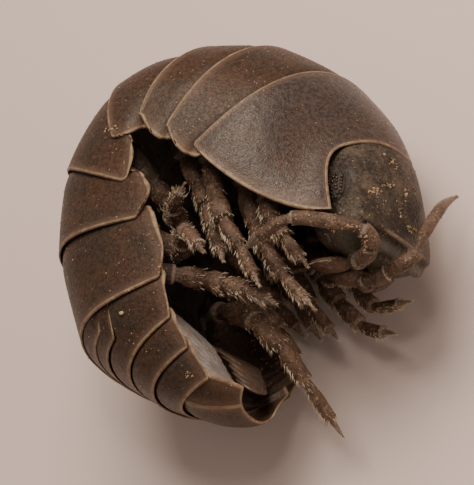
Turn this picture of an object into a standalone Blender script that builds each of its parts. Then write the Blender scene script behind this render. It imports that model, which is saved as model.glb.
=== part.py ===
"""A pill woodlouse, half rolled up and lying on its left side, at life size.

Sizes are in millimetres in the ring's own frame. The body's midplane is the XY plane and
+Z is the animal's right side. An empty carries the model to its place on the floor.
"""
import math
from collections import namedtuple

import bmesh
import bpy
from mathutils import Matrix, Vector

MM = 0.001
GAP = 0.12
FLOOR = -3.36
CENTRE_X = 0.525
CENTRE_Y = -0.298

# Rear margins of the back plates. Each has the midpoint between its lower corners, the lean
# of the back from +X, the half width, the height of the back, roll, yaw and corner sweep.
Margin = namedtuple("Margin", "x y z lean half high roll yaw sweep")
PEREON = (
    Margin(0.28, 0.87, -0.12, 46, 3.24, 3.61, 4, 0, -0.06),
    Margin(-0.17, 1.28, -0.02, 63, 3.34, 3.34, 3, 0, 0.10),
    Margin(-0.68, 1.46, 0.00, 78, 3.42, 2.94, 5, 0, 0.30),
    Margin(-1.07, 1.18, 0.00, 116, 3.46, 2.82, 5, 0, 0.36),
    Margin(-1.02, 0.43, 0.00, 162, 3.44, 3.20, 0, 0, 0.23),
    Margin(-0.89, -0.56, 0.00, 186, 3.40, 3.26, -4, 0, 0.17),
    Margin(-0.32, -2.04, -0.04, 200, 3.32, 3.18, -5, 0, 0.28),
)
PLEON = (
    Margin(0.17, -2.74, 0.02, 212, 2.97, 2.38, 3, -6, 0.04),
    Margin(0.53, -3.35, 0.11, 210, 2.56, 2.03, 4, -9, 0.00),
    Margin(0.82, -3.89, 0.20, 208, 2.06, 1.51, 4, -14, 0.04),
)
FAN_END = Margin(1.12, -4.26, 0.10, 250, 1.20, 0.52, 4, -14, 0.0)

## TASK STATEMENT
Exactly as they stand, set down the lines from the top of the data through the line with "CENTRE_Y = -0.298".

## EXERCISE SOLUTION
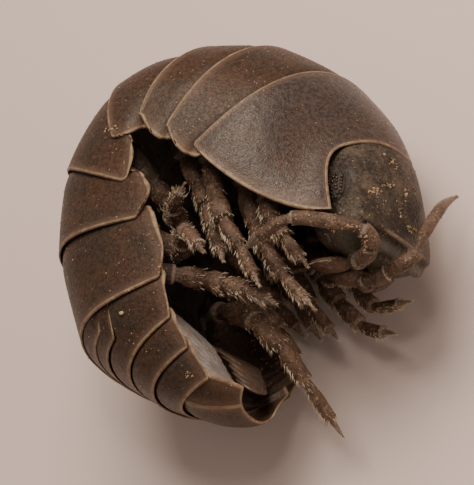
Turn this picture of an object into a standalone Blender script that builds each of its parts. Then write the Blender scene script behind this render. It imports that model, which is saved as model.glb.
=== part.py ===
"""A pill woodlouse, half rolled up and lying on its left side, at life size.

Sizes are in millimetres in the ring's own frame. The body's midplane is the XY plane and
+Z is the animal's right side. An empty carries the model to its place on the floor.
"""
import math
from collections import namedtuple

import bmesh
import bpy
from mathutils import Matrix, Vector

MM = 0.001
GAP = 0.12
FLOOR = -3.36
CENTRE_X = 0.525
CENTRE_Y = -0.298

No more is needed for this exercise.